Usually the blend is less than 50% synthetic, and it is always Jet A1. "It could be used for JP-8, but would then require the additional additives required by the JP-8 specification," Botha says. Sasol produces 43.8 million barrels each year at three plants.
The company makes a variety of petroleum products from coal, and the USAF will require a range of aviation fuels from several suppliers. It says 23 CTL/GTL facilities have been built or planned overseas, and 14 are set for the USA. The largest are a Yankuang facility in China, planned to turn coal to 67 million barrels a year, an ExxonMobil GTL facility in Qatar set for 56.2 million barrels, and 54.8 million barrels from coal in a project led by the US state of Montana.

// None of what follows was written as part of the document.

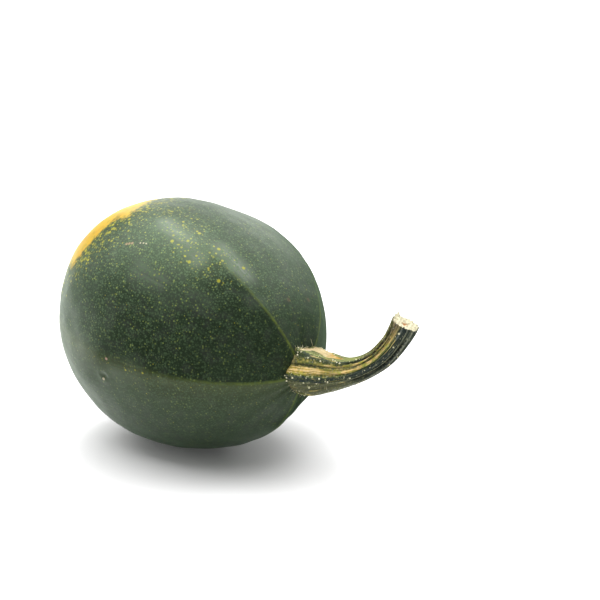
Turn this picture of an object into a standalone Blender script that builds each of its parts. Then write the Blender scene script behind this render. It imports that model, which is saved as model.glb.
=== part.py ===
# Round zucchini, picked, lying on its side with its stem on.
# Metres, +Z up. The origin is on the surface under the fruit's middle, in the
# small flat spot that it rests on. +X runs from the blossom end towards the stem.
# Two pieces: the fruit, grown as one body, and its woody stem.
from math import acos, atan2, cos, exp, hypot, pi, radians, sin

import bmesh
import bpy
from mathutils import Matrix, Vector

# Driving dimensions of the fruit
FRUIT_RADIUS = 0.0490
HALF_LENGTH = 0.0578
FULLNESS = 0.118
TILT = radians(7.4)
REST_FLAT_DEPTH = 0.0008
LOWEST_SKIN = 0.0502
BLOSSOM_DIMPLE_DEPTH = 0.0016
BLOSSOM_DIMPLE_RADIUS = 0.0085

# The five ridges, as turns about the fruit's axis: 0 is up, positive towards -Y
RIDGE_TURNS = [radians(turn) for turn in (23.7, 91.4, -46.0, -178.7, -123.6)]
RIDGE_WIDTH = 0.30
RIDGE_MIDDLE_HEIGHT = 0.038
RIDGE_STEM_HEIGHT = 0.050
LOPSIDE = 0.034
LOPSIDE_TURN = radians(42.5)
OVAL = -0.0078

# The stem: a foot spread on the fruit, a neck that bends up, and a cut end
CONTACT_GAP = 0.00033
STEM_FOOT_CENTRE = (0.0010, -0.0016)
STEM_HANDLE_NEAR_FOOT = Vector((0.0051, -0.0003, 0.0680))
STEM_HANDLE_NEAR_TIP = Vector((0.0022, -0.0107, 0.0876))
STEM_TIP = Vector((0.0284, -0.0189, 0.0911))
STEM_RADII = (0.0105, 0.0095, 0.0075, 0.0055, 0.0047, 0.0049, 0.0052)
STEM_RIB_WIDTH = 0.38
STEM_RIB_MEAN = 0.60
FOOT_RIB_DEPTH = 0.07
NECK_RIB_DEPTH = 0.12
FOOT_BLEND = 0.16
TURN_BLEND = 0.22
CUT_HOLLOW_DEPTH = 0.0012

# Facets
FRUIT_SEGMENTS, FRUIT_RINGS = 64, 36
STEM_SEGMENTS = 40
STEM_UNDERSIDE_RINGS, STEM_SIDE_RINGS, STEM_CUT_RINGS = 4, 22, 3

FRUIT_COLOUR = (0.040, 0.067, 0.035, 1.0)
STEM_COLOUR = (0.115, 0.130, 0.045, 1.0)

# The fruit's own frame: top, near and along. Along is its axis, stem end down.
MIDDLE = Vector((0.0, 0.0, LOWEST_SKIN - REST_FLAT_DEPTH))
TOP = Vector((sin(TILT), 0.0, cos(TILT)))
NEAR = Vector((0.0, -1.0, 0.0))
ALONG = Vector((cos(TILT), 0.0, -sin(TILT)))
OWN_TO_ROW = Matrix((TOP, NEAR, ALONG)).transposed()


def smooth_step(value, low, high):
    share = min(max((value - low) / (high - low), 0.0), 1.0)
    return share * share * (3.0 - 2.0 * share)


def turn_between(turn, other):
    """Smallest angle between two turns about the axis."""
    return abs((turn - other + pi) % (2.0 * pi) - pi)


def placed(own):
    """A point in the fruit's own frame, moved to its place in the part."""
    return MIDDLE + OWN_TO_ROW @ Vector(own)


def skin_radius(polar, turn):
    """Distance of the skin from the axis. polar is 0 at the blossom end."""
    lean = cos(polar)
    plain = FRUIT_RADIUS * sin(polar) * (1.0 + FULLNESS * lean)
    ridges = sum(exp(-(turn_between(turn, ridge) / RIDGE_WIDTH) ** 1.3) for ridge in RIDGE_TURNS)
    height = RIDGE_MIDDLE_HEIGHT * smooth_step(polar, 0.9, 2.2)
    height += RIDGE_STEM_HEIGHT * smooth_step(polar, 2.2, 2.9)
    uneven = OVAL * cos(2.0 * turn) + LOPSIDE * cos(3.0 * (turn - LOPSIDE_TURN))
    return plain * (1.0 + uneven * sin(polar) ** 2 + height * ridges)


def skin_point(polar, turn):
    """Point of the skin in the fruit's own frame, with the dimple at the blossom end."""
    radius = skin_radius(polar, turn)
    along = -HALF_LENGTH * cos(polar)
    if polar < pi / 2.0:
        along += BLOSSOM_DIMPLE_DEPTH * exp(-(radius / BLOSSOM_DIMPLE_RADIUS) ** 2)
    return Vector((radius * cos(turn), radius * sin(turn), along))


def skin_height(across, near):
    """How far along the axis the skin lies at a place beside the stem's end of it."""
    distance, turn = hypot(across, near), atan2(near, across)
    low, high = 2.0, pi
    for _ in range(40):
        polar = (low + high) / 2.0
        if skin_radius(polar, turn) > distance:
            low = polar
        else:
            high = polar
    return -HALF_LENGTH * cos(low)


def stem_centre(share):
    """Centre line of the stem, one cubic curve from foot to tip."""
    rest = 1.0 - share
    foot = Vector((*STEM_FOOT_CENTRE, HALF_LENGTH))
    return (foot * rest ** 3 + STEM_HANDLE_NEAR_FOOT * 3.0 * rest ** 2 * share
            + STEM_HANDLE_NEAR_TIP * 3.0 * rest * share ** 2 + STEM_TIP * share ** 3)


def stem_radius(share):
    """Mean radius of the stem, a smooth curve through evenly spaced stations."""
    last = len(STEM_RADII) - 1
    station = min(int(share * last), last - 1)
    step = share * last - station
    before, here, there, after = (STEM_RADII[min(max(station + offset, 0), last)] for offset in (-1, 0, 1, 2))
    slope_here, slope_there = (there - before) / 2.0, (after - here) / 2.0
    rise = there - here
    return here + step * (slope_here + step * (3.0 * rise - 2.0 * slope_here - slope_there
                                               + step * (slope_here + slope_there - 2.0 * rise)))


def stem_frames(count):
    """Centre and two cross directions at each station, turning without twist."""
    frames = []
    across = Vector((1.0, 0.0, 0.0))
    for index in range(count + 1):
        share = index / count
        step = 0.001
        ahead = stem_centre(min(share + step, 1.0)) - stem_centre(max(share - step, 0.0))
        bend = smooth_step(share, 0.0, TURN_BLEND)
        direction = (Vector((0.0, 0.0, 1.0)).lerp(ahead.normalized(), bend)).normalized()
        across = (across - direction * across.dot(direction)).normalized()
        frames.append((stem_centre(share), across.copy(), direction.cross(across)))
    return frames


def stem_section(share, turn):
    """Radius of the ribbed section: the ribs carry on the fruit's ridges."""
    ribs = sum(exp(-(turn_between(turn, ridge) / STEM_RIB_WIDTH) ** 2) for ridge in RIDGE_TURNS)
    depth = FOOT_RIB_DEPTH + (NECK_RIB_DEPTH - FOOT_RIB_DEPTH) * smooth_step(share, 0.0, 0.45)
    return stem_radius(share) * (1.0 + depth * (ribs - STEM_RIB_MEAN))


def stem_point(ring, turn, frames):
    """Point of the stem: its underside on the skin, then its side, then its cut end."""
    if ring <= STEM_UNDERSIDE_RINGS:
        radius = stem_section(0.0, turn) * ring / STEM_UNDERSIDE_RINGS
        across = STEM_FOOT_CENTRE[0] + radius * cos(turn)
        near = STEM_FOOT_CENTRE[1] + radius * sin(turn)
        return Vector((across, near, skin_height(across, near) + CONTACT_GAP))
    station = min(ring - STEM_UNDERSIDE_RINGS, STEM_SIDE_RINGS)
    share = station / STEM_SIDE_RINGS
    inward = 1.0 - (ring - STEM_UNDERSIDE_RINGS - station) / (STEM_CUT_RINGS + 1)
    centre, across, near = frames[station]
    radius = stem_section(share, turn) * inward
    point = centre + (across * cos(turn) + near * sin(turn)) * radius
    if inward < 1.0:
        point += across.cross(near) * CUT_HOLLOW_DEPTH * (inward ** 2 - 1.0)
    lift = skin_height(point.x, point.y) + CONTACT_GAP - HALF_LENGTH if share < FOOT_BLEND else 0.0
    point.z += lift * (1.0 - smooth_step(share, 0.0, FOOT_BLEND))
    return point


def shaped_sphere(name, segments, rings, point, collection, material):
    """A sphere primitive whose points are moved to their places by a formula."""
    shape = bmesh.new()
    bmesh.ops.create_uvsphere(shape, u_segments=segments, v_segments=rings, radius=1.0)
    for vertex in shape.verts:
        polar = acos(min(max(-vertex.co.z, -1.0), 1.0))
        turn = atan2(vertex.co.y, vertex.co.x) if hypot(vertex.co.x, vertex.co.y) > 1e-5 else 0.0
        vertex.co = placed(point(polar, turn))
    bmesh.ops.triangulate(shape, faces=shape.faces)
    mesh = bpy.data.meshes.new(name)
    shape.to_mesh(mesh)
    shape.free()
    mesh.shade_smooth()
    mesh.materials.append(material)
    piece = bpy.data.objects.new(name, mesh)
    collection.objects.link(piece)
    return piece


def make_fruit(collection):
    material = plain_material("fruit_skin", FRUIT_COLOUR, roughness=0.42)
    return shaped_sphere("fruit", FRUIT_SEGMENTS, FRUIT_RINGS, skin_point, collection, material)


def make_stem(collection):
    rings = STEM_UNDERSIDE_RINGS + STEM_SIDE_RINGS + STEM_CUT_RINGS + 1
    frames = stem_frames(STEM_SIDE_RINGS)
    material = plain_material("stem_rind", STEM_COLOUR, roughness=0.75)

    def point(polar, turn):
        return stem_point(round(polar / pi * rings), turn, frames)

    return shaped_sphere("stem", STEM_SEGMENTS, rings, point, collection, material)


def cut_rest_flat(fruit, cutters):
    """The small flat spot that the fruit lies on, in the plane z = 0."""
    depth = 0.02
    bpy.ops.mesh.primitive_cube_add(size=1.0, location=(0.0, 0.0, -depth / 2.0))
    block = bpy.context.object
    block.name = "ground_block"
    block.scale = (0.08, 0.08, depth)
    block.display_type = "WIRE"
    block.hide_render = True
    for owner in list(block.users_collection):
        owner.objects.unlink(block)
    cutters.objects.link(block)
    cut = fruit.modifiers.new("rest_flat", "BOOLEAN")
    cut.operation = "DIFFERENCE"
    cut.object = block


def plain_material(name, colour, roughness):
    material = bpy.data.materials.new(name)
    material.use_nodes = True
    shader = material.node_tree.nodes["Principled BSDF"]
    shader.inputs["Base Color"].default_value = colour
    shader.inputs["Roughness"].default_value = roughness
    shader.inputs["Metallic"].default_value = 0.0
    return material


def new_collection(name):
    collection = bpy.data.collections.new(name)
    bpy.context.scene.collection.children.link(collection)
    return collection


def main():
    for leftover in list(bpy.data.objects):
        bpy.data.objects.remove(leftover, do_unlink=True)
    parts = new_collection("round_zucchini")
    cutters = new_collection("cutters")
    fruit = make_fruit(parts)
    make_stem(parts)
    cut_rest_flat(fruit, cutters)


main()
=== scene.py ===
# Looks of the round zucchini: its skin, its stem, the light, the floor and the camera.
# Metres, +Z up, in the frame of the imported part.
from math import cos, pi, radians, sin
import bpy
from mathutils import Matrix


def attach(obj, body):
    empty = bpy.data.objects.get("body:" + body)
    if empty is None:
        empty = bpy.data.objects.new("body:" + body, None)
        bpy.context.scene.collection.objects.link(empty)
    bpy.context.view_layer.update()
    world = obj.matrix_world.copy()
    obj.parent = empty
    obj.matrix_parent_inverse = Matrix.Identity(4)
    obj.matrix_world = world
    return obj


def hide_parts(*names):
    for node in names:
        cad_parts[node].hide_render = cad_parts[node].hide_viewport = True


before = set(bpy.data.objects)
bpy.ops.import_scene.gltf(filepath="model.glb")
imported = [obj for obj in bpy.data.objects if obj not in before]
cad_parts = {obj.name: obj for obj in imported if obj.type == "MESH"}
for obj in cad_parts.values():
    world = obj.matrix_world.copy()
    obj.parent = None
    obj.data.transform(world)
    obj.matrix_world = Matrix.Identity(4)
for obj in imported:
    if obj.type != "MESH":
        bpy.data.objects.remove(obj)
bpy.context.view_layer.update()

from types import SimpleNamespace

import bmesh
import bpy
import numpy as np
from mathutils import Matrix, Vector

# Driving dimensions of the fruit, the same as the part's
FRUIT_RADIUS = 0.0490
HALF_LENGTH = 0.0578
FULLNESS = 0.118
TILT = radians(7.4)
MIDDLE_HEIGHT = 0.0494
RIDGE_TURNS = [radians(turn) for turn in (23.7, 91.4, -46.0, -178.7, -123.6)]
RIDGE_WIDTH = 0.30
RIDGE_MIDDLE_HEIGHT = 0.038
RIDGE_STEM_HEIGHT = 0.050
LOPSIDE = 0.034
LOPSIDE_TURN = radians(42.5)
OVAL = -0.0078
BLOSSOM_DIMPLE_DEPTH = 0.0016
BLOSSOM_DIMPLE_RADIUS = 0.0085

# Driving dimensions of the stem, the same as the part's
STEM_FOOT_CENTRE = (0.0010, -0.0016)
STEM_HANDLE_NEAR_FOOT = (0.0051, -0.0003, 0.0680)
STEM_HANDLE_NEAR_TIP = (0.0022, -0.0107, 0.0876)
STEM_TIP = (0.0284, -0.0189, 0.0911)
STEM_RADII = (0.0105, 0.0095, 0.0075, 0.0055, 0.0047, 0.0049, 0.0052)
STEM_RIB_MEAN = 0.60
FOOT_RIB_DEPTH = 0.07
NECK_RIB_DEPTH = 0.12
FOOT_BLEND = 0.16
TURN_BLEND = 0.22
FOOT_DIP = 0.17

# Finer than the part's solids, and the gap between the two pieces
FRUIT_SEGMENTS, FRUIT_RINGS = 400, 240
STEM_SEGMENTS = 240
STEM_UNDERSIDE_RINGS, STEM_SIDE_RINGS, STEM_CUT_RINGS = 6, 260, 30
VISUAL_GAP = 0.00005

# The fruit's own frame: top, near and along, its axis with the stem end down
TOP = np.array((sin(TILT), 0.0, cos(TILT)))
NEAR = np.array((0.0, -1.0, 0.0))
ALONG = np.array((cos(TILT), 0.0, -sin(TILT)))
MIDDLE = np.array((0.0, 0.0, MIDDLE_HEIGHT))

# Places on the skin: polar angle from the blossom end and turn, in degrees.
# The ground spot is made of circles, each with its radius in metres too.
GROUND_SPOTS = [(36.0, 17.0, 0.0245), (58.0, 21.0, 0.0095), (54.0, 33.0, 0.0085), (46.0, 43.0, 0.0122)]
YELLOW_ARC = [(88.0, 12.0), (98.0, 20.0), (106.0, 27.0), (114.0, 26.0)]
SPECKLED_MIDDLE = (94.0, 44.0)
BIG_SPECKS = [(102.3, 18.0), (98.0, 29.9), (109.4, 33.8), (113.0, 18.4), (124.7, 15.5), (122.9, 32.4)]
BLACK_DOTS = [(109.8, 44.6), (82.3, 38.5), (130.8, 136.4)]
BROWN_SCARS = [(82.0, 41.0), (83.2, 40.4), (84.4, 39.7)]
PALE_SCARS = [(87.6, 38.0), (88.8, 37.4), (90.0, 37.0)]
RED_MARKS = [(143.6, -4.3), (142.9, -30.6)]
PINK_SCAR = (92.0, 92.5)
# A pale spot at the dent's lower lip: partly a scar, partly a painted highlight
DENT_SCAR_AND_HIGHLIGHT = (88.0, 105.8)
DENT = (88.9, 103.5)

# Smears of wax, partly real wax and partly a painted highlight, along a line: the places of its ends, its
# half width in metres and its strength
WAX_HIGHLIGHT_SMEARS = [(((88.8, 23.0), (111.2, 30.2)), 0.0062, 1.0),
              (((114.0, 16.5), (127.0, 17.5)), 0.0065, 1.0),
              (((93.7, 48.6), (104.4, 50.0)), 0.0080, 0.40),
              (((110.1, 55.1), (123.3, 46.8)), 0.0070, 0.20),
              (((136.0, 27.5), (139.0, 26.0)), 0.0050, 0.25),
              (((84.1, 103.7), (103.7, 94.0)), 0.0100, 0.32)]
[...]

The USAF is itself exploring the possibility of a CTL plant at the under-used Malmstrom AFB in Montana.
The Syntroleum plant in Tulsa, Oklahoma that provided the USAF's first test fuel is mothballed, but continues FT development. "The biggest to date would be the start-up of our plant with Tyson Foods in early 2010," says chief executive Edward Roth. It will use waste from turkey processing to produce diesel.
Rentech has plans to develop FT plants in California, Illinois and Mississippi. "We have the chemical layout of the plant done," says director of development Robert Freerks, now the facilities need designing. "A large-scale plant design is in the order of $100 million. It's an exceedingly expensive thing that you have to do before you can get financing for the plant."
Rentech is looking at USAF as a major customer, and ultimately plans to divert municipal wastewater into the feedstock. Rentech will sell its CO2 into a pipeline for enhanced oil recovery and storage, but first, paper recycling sludge will be mixed with coke and coal to make jet fuel.